Before we look at each one in depth, it’s worth noting that they do share similarities. They all share a combination of single-family/multi-family, local solar garden and remote solar farms as utilized resources and they put the bill credits in the hands of the beneficiaries and residents subscribed to this program.

 

Baseline model

In it’s most basic form, community solar is developed in response to a request for proposal (RFP) by a Community Solar Provider (CSP) – usually a non-profit, utility or retail supplier, a power purchase agreement (PPA) is made with a utility or the project is developed under a local tariff, subscribers are recruited, the project is developed and completed and subscribers receive credits on their electricity bill, so long as they continue to pay their subscription fee and electricity bill in full. If they don’t, they can get booted and replaced.

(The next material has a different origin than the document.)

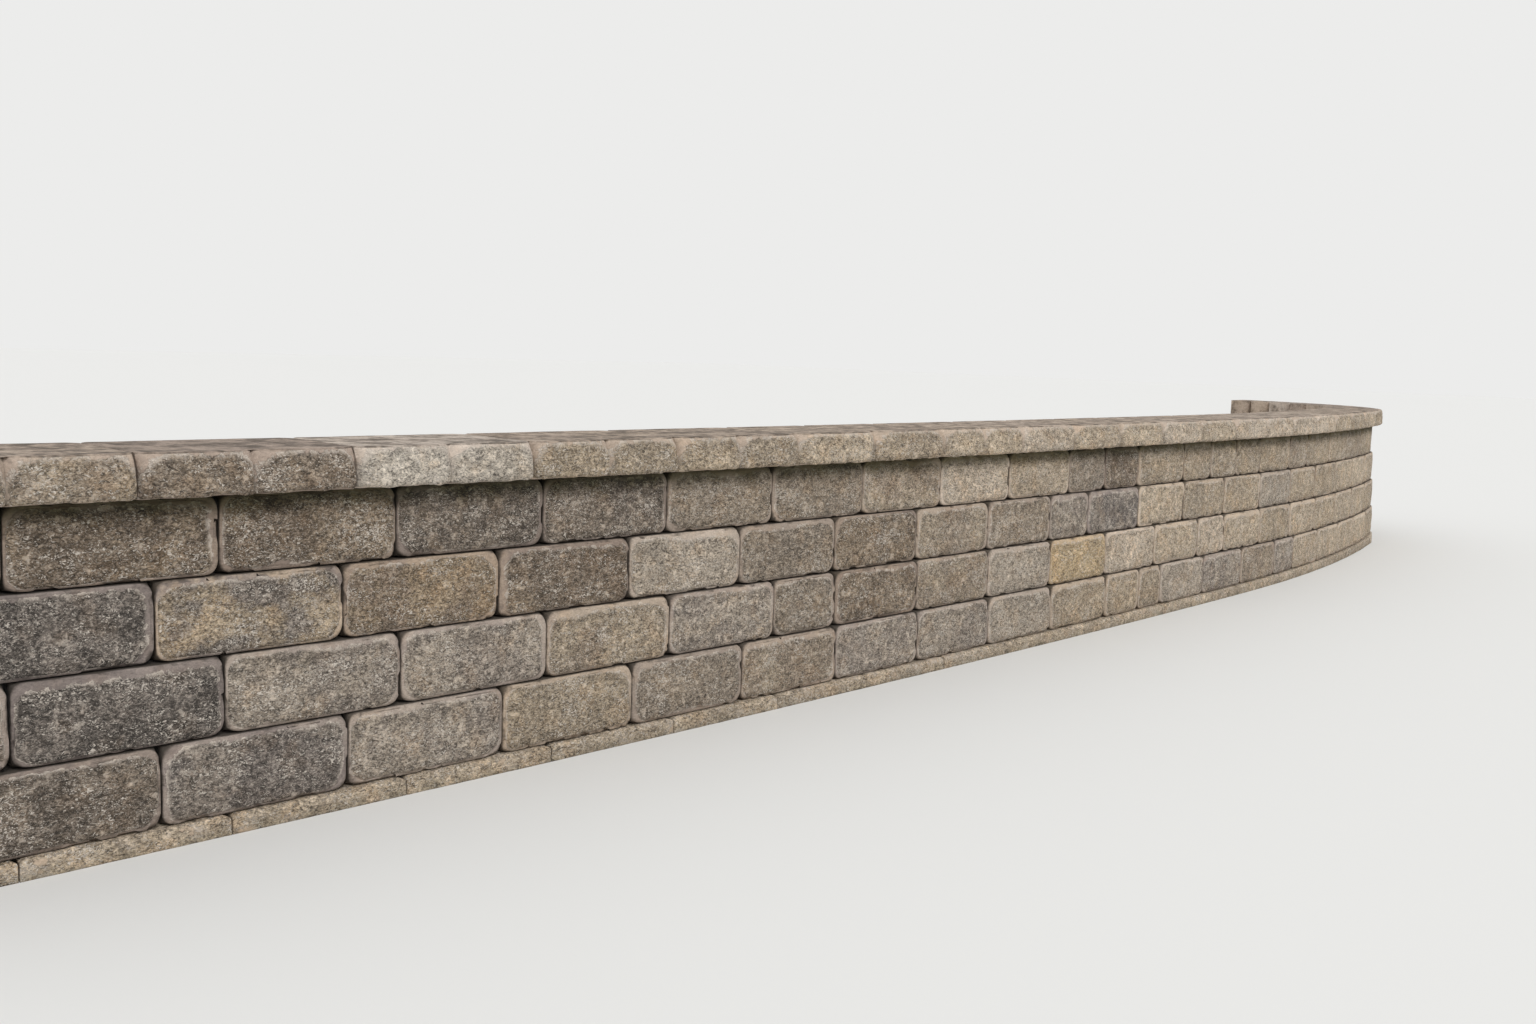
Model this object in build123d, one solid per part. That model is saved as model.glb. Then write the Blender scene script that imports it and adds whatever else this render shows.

This is where the issue with the traditional model lies. By pursing low-income subscribers CSPs are accepting the risk that bills may go unpaid or not paid in full at times, yet if this model is administered as is, this could lead to extensive turnover and an inconsistent subscriber base.

 

Nonprofit partnership model

In this model, a utility engages a low income community solar developer to serve not just as a developer, but as an instructional body to provide job training to the community. Next, financing and a viable site are secured – including grants/incentives to reduce PPA costs, the 1-5 MW project is developed, the customer is fitted within their energy burden, beneficiaries of support receive bill credits within program guidelines and extra finances are used to establish a fund to assist in any missed payments.

 

Low income DER as resiliency insurance

Financing is provided upfront by a municipality, utility, customer accounts, and/or 3rd parties as is land, provided by the city or utility. Next, project developers, be they city or 3rd party, and owners of microgrids, storage, charging and generation assets develop some sort of visible project, be it distributed on single/multi-family homes, local solar gardens or nearby, larger farms or a mix of multiple and couple them with battery storage. A plan is then created to use these resources in event of disaster or extended outages. The utility then monetizes DER revenue streams. In “symbolic ownership” programs, participants can make non-burdening contributions to cost recovery or donate ‘in-kind’ volunteer services and proceeds are credited to participants directly or indirectly through expanded funds for existing low income programs. Finally, beneficiaries receive bill credits. This is one of two models to utilize energy storage.

 

Community solar for community action (CS4CA)

Here, Community based organizations, private donors, and social impact investors mix to provide funding while the land, in the case of a brownfield, or building space is provided by the host. A developer constructs the project which provides jobs to the community, and a utility or 3rd party entity participates as off-taker. From there it is the role of an energy assistance program to administer and use proceeds to extend funding of programs, add new participants or support a specific community. From there, beneficiaries receive credits or grants within agency program guidelines.

 

IOU incentives & arrearage management

In the final model, funding is again provided upfront, this time by a utility and is offset by statewide solar incentives, rebates and/or investment tax credits. Property is also provided and owned by the utility. A mix of rooftop, storage and larger, outside projects are developed and the utility monetizes DER revenue streams and deposits low income share of funds into designated account. Proceeds then go to reducing the collective arrearage balances, eliminating long-standing debt. Customers for this program are automatically enrolled based on qualification criteria and are transitioned off program after achieving financial stability by moving on to supportive programs.

 

Community connection is just as important as interconnection

While these models are excellent for conquering the variables that can arise within the distinction of low-income community solar, what is most important to successful community solar is community. As has been brought up in a different context previously, regardless of what your project is, if you can’t get the community on board, there’s a good chance that it goes nowhere.

What this working group found was that in many of these low and limited-income neighborhoods and communities the projects were welcome additions for the area. Interestingly enough in some isolated instances there was initial hesitation in support of the projects as the development was seen as a potential for gentrification. While this was not prevalent enough to be considered a consistent project barrier by any means, it is absolutely worth note to understand the level of community relation needed to ensure the project has a positive impact.

However, overall, community solar was found to be positively received by participating communities. This was found to be especially true in instances where the project was located directly in or near to the community it served. For many residents the project was seen as a net gain over what would occupy the space otherwise. Additionally, subscribers felt a sense of pride in having an ever-present and tangible reflection of the system that is saving their hard-earned money and environment.